* [Information provided]:
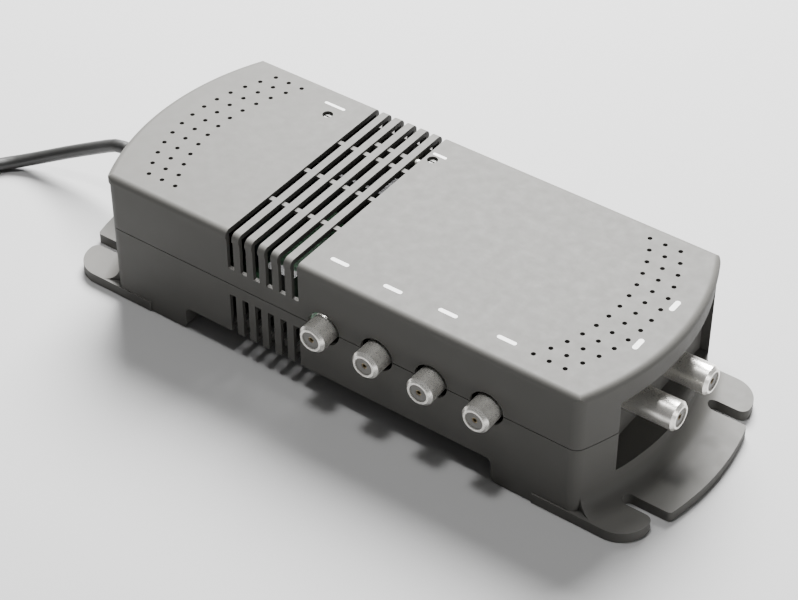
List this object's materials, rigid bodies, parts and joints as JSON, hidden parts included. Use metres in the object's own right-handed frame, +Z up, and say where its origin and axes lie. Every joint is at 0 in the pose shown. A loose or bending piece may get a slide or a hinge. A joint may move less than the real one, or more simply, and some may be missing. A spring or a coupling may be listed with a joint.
{
  "type": "mains powered aerial signal booster",
  "caption": "Vented grey plastic signal booster with open-slotted mounting ears, coaxial sockets on one side and in an end recess, and a coiled mains lead.",
  "frame": {"origin": "centre of the case in plan, on the plane that the feet stand on, which is the middle of the four screw slots", "axes": "+X towards the end with the input sockets, -Y towards the side with the output sockets, +Z up from the mounting surface"},
  "size_m": [0.4943, 0.1661, 0.0668],
  "materials": {
    "case_plastic": "satin",
    "board_green": "solder resist",
    "board_brown": "satin",
    "tinned_steel": "satin",
    "nickel_plate": "polished",
    "pale_insulator": "satin",
    "brass": "satin",
    "trimmer_blue": "gloss",
    "spindle_plastic": "satin",
    "led_lens": "gloss",
    "black_plastic": "satin",
    "core_steel": "matte",
    "white_plastic": "satin",
    "copper": "lacquered",
    "capacitor_sleeve": "gloss",
    "heatsink_metal": "matte",
    "fuse_glass": "clear",
    "wire_insulation": "satin",
    "cord_rubber": "satin",
    "screw_steel": "zinc plated"
  },
  "bodies": {
    "amplifier": {"upper_case": "case_plastic", "lower_case": "case_plastic", "main_board": "board_green", "mains_board": "board_brown", "rf_shield": "tinned_steel", "rf_shield_lid": "tinned_steel", "output_socket_1": "nickel_plate", "output_socket_2": "nickel_plate", "output_socket_3": "nickel_plate", "output_socket_4": "nickel_plate", "output_insulator_1": "pale_insulator", "output_insulator_2": "pale_insulator", "output_insulator_3": "pale_insulator", "output_insulator_4": "pale_insulator", "output_contact_1": "brass", "output_contact_2": "brass", "output_contact_3": "brass", "output_contact_4": "brass", "input_socket_1": "nickel_plate", "input_socket_2": "nickel_plate", "input_insulator_1": "pale_insulator", "input_insulator_2": "pale_insulator", "input_contact_1": "brass", "input_contact_2": "brass", "trimmer_body_1": "trimmer_blue", "trimmer_body_2": "trimmer_blue", "power_led": "led_lens", "led_spacer": "black_plastic", "transformer_core": "core_steel", "transformer_bobbin": "white_plastic", "primary_winding": "copper", "secondary_winding": "copper", "transformer_frame": "tinned_steel", "transformer_screws": "screw_steel", "smoothing_capacitor_1": "capacitor_sleeve", "smoothing_capacitor_2": "capacitor_sleeve", "bridge_rectifier": "black_plastic", "voltage_regulator": "black_plastic", "heatsink": "heatsink_metal", "splitter_cores": "core_steel", "rf_transistors": "black_plastic", "fuse": "fuse_glass", "fuse_clips": "brass", "terminal_block": "white_plastic", "mains_wires": "wire_insulation", "secondary_wires": "wire_insulation", "cord_boot": "cord_rubber", "cord_clamp": "white_plastic", "clamp_screws": "screw_steel", "case_screws": "screw_steel", "board_screws": "screw_steel", "mains_cord": "cord_rubber", "cord_coil": "cord_rubber", "cord_tail": "cord_rubber", "coil_tie": "black_plastic", "plug_body": "cord_rubber", "plug_pins": "nickel_plate"},
    "gain_spindle_1": {"trimmer_spindle_1": "spindle_plastic"},
    "gain_spindle_2": {"trimmer_spindle_2": "spindle_plastic"}
  },
  "joints": [
    {"name": "gain_adjust_1", "type": "hinge", "parent": "amplifier", "child": "gain_spindle_1", "pos_m": [-0.0693, 0.0365, 0.0321], "axis": [0, 0, 1], "range_deg": [-135, 135]},
    {"name": "gain_adjust_2", "type": "hinge", "parent": "amplifier", "child": "gain_spindle_2", "pos_m": [-0.0128, 0.0365, 0.0321], "axis": [0, 0, 1], "range_deg": [-135, 135]}
  ]
}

* [Exercise brief]: Return the material in full, exactly as shown.

* [Expected answer]:
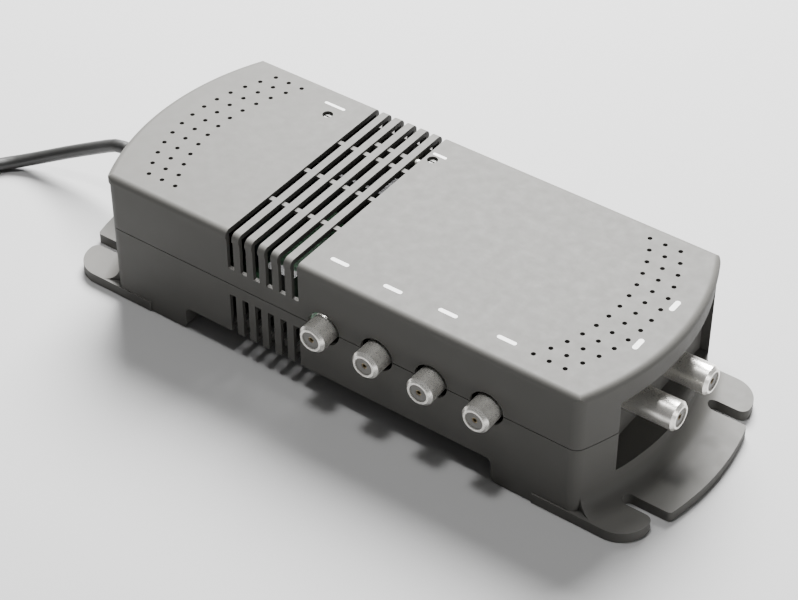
List this object's materials, rigid bodies, parts and joints as JSON, hidden parts included. Use metres in the object's own right-handed frame, +Z up, and say where its origin and axes lie. Every joint is at 0 in the pose shown. A loose or bending piece may get a slide or a hinge. A joint may move less than the real one, or more simply, and some may be missing. A spring or a coupling may be listed with a joint.
{
  "type": "mains powered aerial signal booster",
  "caption": "Vented grey plastic signal booster with open-slotted mounting ears, coaxial sockets on one side and in an end recess, and a coiled mains lead.",
  "frame": {"origin": "centre of the case in plan, on the plane that the feet stand on, which is the middle of the four screw slots", "axes": "+X towards the end with the input sockets, -Y towards the side with the output sockets, +Z up from the mounting surface"},
  "size_m": [0.4943, 0.1661, 0.0668],
  "materials": {
    "case_plastic": "satin",
    "board_green": "solder resist",
    "board_brown": "satin",
    "tinned_steel": "satin",
    "nickel_plate": "polished",
    "pale_insulator": "satin",
    "brass": "satin",
    "trimmer_blue": "gloss",
    "spindle_plastic": "satin",
    "led_lens": "gloss",
    "black_plastic": "satin",
    "core_steel": "matte",
    "white_plastic": "satin",
    "copper": "lacquered",
    "capacitor_sleeve": "gloss",
    "heatsink_metal": "matte",
    "fuse_glass": "clear",
    "wire_insulation": "satin",
    "cord_rubber": "satin",
    "screw_steel": "zinc plated"
  },
  "bodies": {
    "amplifier": {"upper_case": "case_plastic", "lower_case": "case_plastic", "main_board": "board_green", "mains_board": "board_brown", "rf_shield": "tinned_steel", "rf_shield_lid": "tinned_steel", "output_socket_1": "nickel_plate", "output_socket_2": "nickel_plate", "output_socket_3": "nickel_plate", "output_socket_4": "nickel_plate", "output_insulator_1": "pale_insulator", "output_insulator_2": "pale_insulator", "output_insulator_3": "pale_insulator", "output_insulator_4": "pale_insulator", "output_contact_1": "brass", "output_contact_2": "brass", "output_contact_3": "brass", "output_contact_4": "brass", "input_socket_1": "nickel_plate", "input_socket_2": "nickel_plate", "input_insulator_1": "pale_insulator", "input_insulator_2": "pale_insulator", "input_contact_1": "brass", "input_contact_2": "brass", "trimmer_body_1": "trimmer_blue", "trimmer_body_2": "trimmer_blue", "power_led": "led_lens", "led_spacer": "black_plastic", "transformer_core": "core_steel", "transformer_bobbin": "white_plastic", "primary_winding": "copper", "secondary_winding": "copper", "transformer_frame": "tinned_steel", "transformer_screws": "screw_steel", "smoothing_capacitor_1": "capacitor_sleeve", "smoothing_capacitor_2": "capacitor_sleeve", "bridge_rectifier": "black_plastic", "voltage_regulator": "black_plastic", "heatsink": "heatsink_metal", "splitter_cores": "core_steel", "rf_transistors": "black_plastic", "fuse": "fuse_glass", "fuse_clips": "brass", "terminal_block": "white_plastic", "mains_wires": "wire_insulation", "secondary_wires": "wire_insulation", "cord_boot": "cord_rubber", "cord_clamp": "white_plastic", "clamp_screws": "screw_steel", "case_screws": "screw_steel", "board_screws": "screw_steel", "mains_cord": "cord_rubber", "cord_coil": "cord_rubber", "cord_tail": "cord_rubber", "coil_tie": "black_plastic", "plug_body": "cord_rubber", "plug_pins": "nickel_plate"},
    "gain_spindle_1": {"trimmer_spindle_1": "spindle_plastic"},
    "gain_spindle_2": {"trimmer_spindle_2": "spindle_plastic"}
  },
  "joints": [
    {"name": "gain_adjust_1", "type": "hinge", "parent": "amplifier", "child": "gain_spindle_1", "pos_m": [-0.0693, 0.0365, 0.0321], "axis": [0, 0, 1], "range_deg": [-135, 135]},
    {"name": "gain_adjust_2", "type": "hinge", "parent": "amplifier", "child": "gain_spindle_2", "pos_m": [-0.0128, 0.0365, 0.0321], "axis": [0, 0, 1], "range_deg": [-135, 135]}
  ]
}